Transportation Secretary Ray LaHood said today that he sees "very bright" prospects for congressional approval of the Obama administration's $4 billion National Infrastructure Innovation and Finance Fund, the new iteration of the long-discussed National Infrastructure Bank proposal.
"There is a great deal of interest in this concept in the Senate," LaHood told reporters during a wide-ranging discussion of the White House's transport budget for the fiscal year that begins in October.
Asked about resolving any differences between the administration's Fund plan and a more bank-like entity envisioned by senior lawmakers, LaHood emphasized his openness to cooperation: "The idea is that we'd work with Congress on their ideas."
LaHood also noted that the U.S. DOT's $78.8 billion budget request for 2011, which marks a 2 percent increase from last year's levels, includes $50 million in grants for an issue that he has turned into a personal signature for him -- cracking down on distracted driving.
One topic of particular interest was the White House's continued assumption of transfers from the general Treasury to the highway trust fund (HTF) pending enactment of a new long-term federal transportation bill. As the federal gas tax, last raised in 1993, remains static and lawmakers decline to discuss an alternative funding source, the presidential budget document projects that the HTF would need more than $11 billion to make it through the current fiscal year.
LaHood told reporters that while "we've gone along
with the short-term extensions" of the 2005 federal transport law, the most recent of which expires at the end of this month, the White House has always sought to postpone the next bill until 2011.
"The biggest dilemma for
all of us is finding $400 [billion] to $500 billion, given that the highway trust fund is insufficient to fund all the things we
want to do," the former House Republican added.

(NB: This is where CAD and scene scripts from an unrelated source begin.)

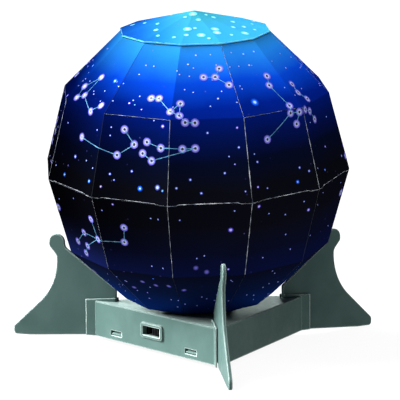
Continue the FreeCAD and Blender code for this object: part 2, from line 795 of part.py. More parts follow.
# ---------------------------------------------------------------- wires
def route(points, bend):
    """A round wire along straight runs joined by arcs of one bend radius."""
    edges = []
    start = points[0]
    for k in range(1, len(points) - 1):
        before = (points[k - 1] - points[k]).normalize()
        after = (points[k + 1] - points[k]).normalize()
        half = before.getAngle(after) / 2
        back = bend / math.tan(half)
        a = points[k] + before * back
        b = points[k] + after * back
        middle = (before + after).normalize()
        centre = points[k] + middle * (bend / math.sin(half))
        crown = centre - middle * bend
        edges.append(Part.LineSegment(start, a).toShape())
        edges.append(Part.Arc(a, crown, b).toShape())
        start = b
    edges.append(Part.LineSegment(start, points[-1]).toShape())
    path = Part.Wire(edges)
    first = (points[1] - points[0]).normalize()
    section = Part.Wire(Part.makeCircle(wire_radius, points[0], first))
    return path.makePipeShell([section], True, True)


def up_axis(level, x=0.0, y=0.0):
    return on_axis.multVec(V(x, y, level))


def wires():
    """Cell to switch, switch to lamp and cell to lamp, laid over the bay and up through the post."""
    over = bay_roof + wire_radius + 0.1
    over_level = (over - dome_centre.z) / math.cos(lean)
    lamp_level = socket_bottom - 0.3
    side_a = math.radians(side_normal)
    out = V(math.cos(side_a), math.sin(side_a), 0)
    along = V(-math.sin(side_a), math.cos(side_a), 0)
    pin = out * (switch_face - switch_plate_thick - switch_body_size[2] - 2.4)
    pin_low = V(0, 0, switch_height + 0.35)
    pin_high = V(0, 0, over)
    side_pin = pin + along * terminal_pitch
    tag_x = -(bay_half_x - 0.1)
    first = route([V(tag_x - 0.6, bay_y - cell_offset, over), V(tag_x - 5.0, bay_y - bay_half_y - 2.0, over),
                   pin + pin_high, pin + pin_low], 2.0)
    second = route([side_pin + pin_low, side_pin + pin_high, V(-4.0, bay_y - bay_half_y, over),
                    up_axis(over_level, -1.4), up_axis(lamp_level, -1.4)], 1.8)
    third = route([V(tag_x + contact_thick + 0.4, bay_y + cell_offset, over),
                   V(tag_x / 2, bay_y + cell_offset + 4.0, over),
                   up_axis(over_level, 1.4), up_axis(lamp_level, 1.4)], 1.8)
    return {"wire_cells_switch": first, "wire_switch_lamp": second, "wire_cells_lamp": third}


# ---------------------------------------------------------------- write the parts
def main():
    save("base_housing", base_housing())
    save("base_plate", base_plate())
    plain_leg = leg()
    for name, angle in leg_angles.items():
        save("leg_" + name, turned(plain_leg, angle))
    save("switch_plate", switch_plate())
    save("switch_body", switch_body())
    save("switch_terminals", switch_terminals())
    save("switch_knob", switch_knob())
    save("battery_door", battery_door())
    save("door_screw", screw_up(plate_bottom + head_sink, door_screw_length, door_screw_x, bay_y))
    save("plate_screws", plate_screws())
    save("cell_front", cell(-1))
    save("cell_rear", cell(1))
    save("contact_bridge", contact_bridge())
    save("contact_positive", end_contact(bay_y - cell_offset))
    save("contact_negative", end_contact(bay_y + cell_offset))
    for name, wire in wires().items():
        save(name, wire)
    save("turntable_ring", placed(turntable_ring(), on_axis))
    save("lamp_plate", placed(lamp_plate(), on_axis))
    save("lamp_plate_screws", placed(lamp_plate_screws(), on_axis))
    save("lamp_post", placed(lamp_post(), on_axis))
    save("lamp_socket", placed(lamp_socket(), on_axis))
    save("socket_insulator", placed(socket_insulator(), on_axis))
    save("lamp_cap", placed(lamp_cap(), on_axis))
    save("lamp_glass", placed(lamp_glass(), on_axis))
    save("lamp_filament", placed(filament(), on_axis))
    save("dome_top_cap", placed(top_cap(), on_axis))
    save("dome_bottom_panel", placed(bottom_panel(), on_axis))
    for k in range(dome_sides // 2):
        save("dome_gore_%d" % (k + 1), placed(upper_gore(k), on_axis))
        save("dome_side_panel_%d" % (k + 1), placed(side_panel(k), on_axis))
    for k in range(dome_sides):
        save("dome_lower_strip_%02d" % (k + 1), placed(lower_strip(k), on_axis))


main()
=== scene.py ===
"""Dresses the planetarium projector: the printed card dome, the moulded base and lamp, and a plain studio.

Metres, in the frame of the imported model: +Z up, front leg towards -Y.
"""
import bpy
import json
import math
import random
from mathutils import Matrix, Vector


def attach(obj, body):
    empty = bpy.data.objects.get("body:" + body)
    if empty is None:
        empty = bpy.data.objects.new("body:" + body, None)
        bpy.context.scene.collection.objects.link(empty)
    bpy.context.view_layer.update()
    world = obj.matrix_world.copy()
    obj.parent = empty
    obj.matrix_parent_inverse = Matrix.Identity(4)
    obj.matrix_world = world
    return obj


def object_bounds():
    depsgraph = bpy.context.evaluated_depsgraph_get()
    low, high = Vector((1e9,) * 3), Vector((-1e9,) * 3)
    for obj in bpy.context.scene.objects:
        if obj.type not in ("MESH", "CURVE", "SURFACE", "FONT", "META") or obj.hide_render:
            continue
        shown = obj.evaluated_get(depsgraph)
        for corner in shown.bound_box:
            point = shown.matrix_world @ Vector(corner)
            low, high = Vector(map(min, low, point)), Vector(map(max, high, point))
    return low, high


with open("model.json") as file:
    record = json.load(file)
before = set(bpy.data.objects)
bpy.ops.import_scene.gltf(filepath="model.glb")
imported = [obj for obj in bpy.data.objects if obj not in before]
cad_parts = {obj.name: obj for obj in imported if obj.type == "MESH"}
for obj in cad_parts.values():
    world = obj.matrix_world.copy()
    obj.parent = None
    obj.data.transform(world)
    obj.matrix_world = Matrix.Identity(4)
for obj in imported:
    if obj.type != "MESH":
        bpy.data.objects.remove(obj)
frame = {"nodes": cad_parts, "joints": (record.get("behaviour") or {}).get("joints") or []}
cad_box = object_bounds()
NODES = frame["nodes"]
MM = 0.001

# ---------------------------------------------------------------- the studio: camera, light and floor
CAMERA_PLACE = (-0.1318, -1.2643, 0.2322)
VIEW_AZIMUTH = 84.17       # degrees from +X
VIEW_PITCH = -6.05
VIEW_ROLL = -0.39
LENS = 176.1
SENSOR = 36.0

# name: azimuth and elevation the light comes from, strength, size as an angle
LIGHTS = {
    "low_left": (153, 24, 14.7, 25),
    "high_left": (174, 52, 7.6, 40),
    "overhead": (-100, 62, 2.2, 45),
    "behind": (84, 14, 0.7, 25),
}
BEHIND_TINT = (0.82, 1.0, 0.95)
AMBIENT = 0.06
FLOOR_HALF = 500.0
FLOOR_PAPER = 0.06         # grey of the floor's paper, under its glow
FLOOR_PAPER_DARK = 0.05
FLOOR_GLOW = 0.94          # makes the floor as white as the photo's

# ---------------------------------------------------------------- the dome's own sizes
DOME_RADIUS = 100 * MM
CAP_PEAK = 99.8 * MM
CAP_RISE = 1.0126          # the cap lies over the gores
CAP_CUT = 2.0 * MM         # height over which its cut rim shows, painted light cyan
SIDES = 12
FIRST_LINE = -136.0
STEP = 360.0 / SIDES
LEVELS = (61.2, 30.0, 0.0, -30.0, -60.0)
turn = next(joint for joint in frame["joints"] if joint["name"] == "dome_turn")
CENTRE = Vector(turn["pos_m"])
AXIS = Vector(turn["axis"]).normalized()
TILT = Vector((0, 0, 1)).rotation_difference(AXIS)


def direction(azimuth, elevation):
    """Unit vector from angles in degrees."""
    a = math.radians(azimuth)
    e = math.radians(elevation)
    return Vector((math.cos(e) * math.cos(a), math.cos(e) * math.sin(a), math.sin(e)))


def make_camera():
    """The photo's view."""
    data = bpy.data.cameras.new("camera")
    data.lens = LENS
    data.sensor_width = SENSOR
    camera = bpy.data.objects.new("camera", data)
    camera.location = CAMERA_PLACE
    aim = direction(VIEW_AZIMUTH, VIEW_PITCH)
    turned = aim.to_track_quat("-Z", "Y").to_matrix()
    side = turned.col[0]
    up = turned.col[1]
    roll = math.radians(VIEW_ROLL)
    right = math.cos(roll) * side + math.sin(roll) * up
    upward = -math.sin(roll) * side + math.cos(roll) * up
    for k in range(3):
        turned[k][0] = right[k]
        turned[k][1] = upward[k]
    camera.rotation_euler = turned.to_euler()
    bpy.context.collection.objects.link(camera)
    bpy.context.scene.camera = camera


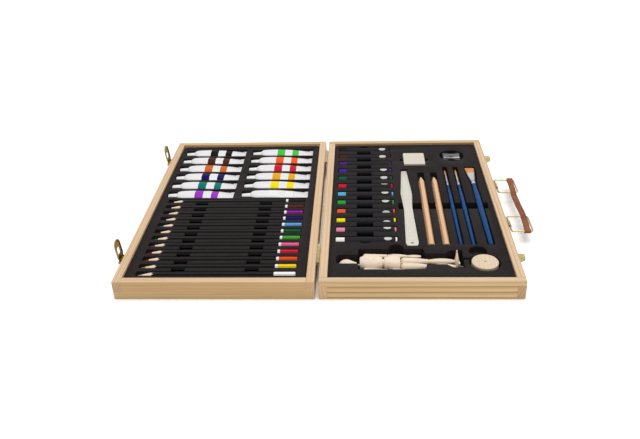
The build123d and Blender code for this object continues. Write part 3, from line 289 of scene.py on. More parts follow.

The uncertain status of future HTF infusions prompted one reporter to ask whether transportation spending would be subject to the president's proposed three-year freeze on discretionary accounts. (Indeed, today's budget includes a chart projecting that long-term transit funding would remain flat.) Chris Bertram, the U.S. DOT's chief financial officer, said the budget's funding levels should be considered "placeholder, rather than frozen."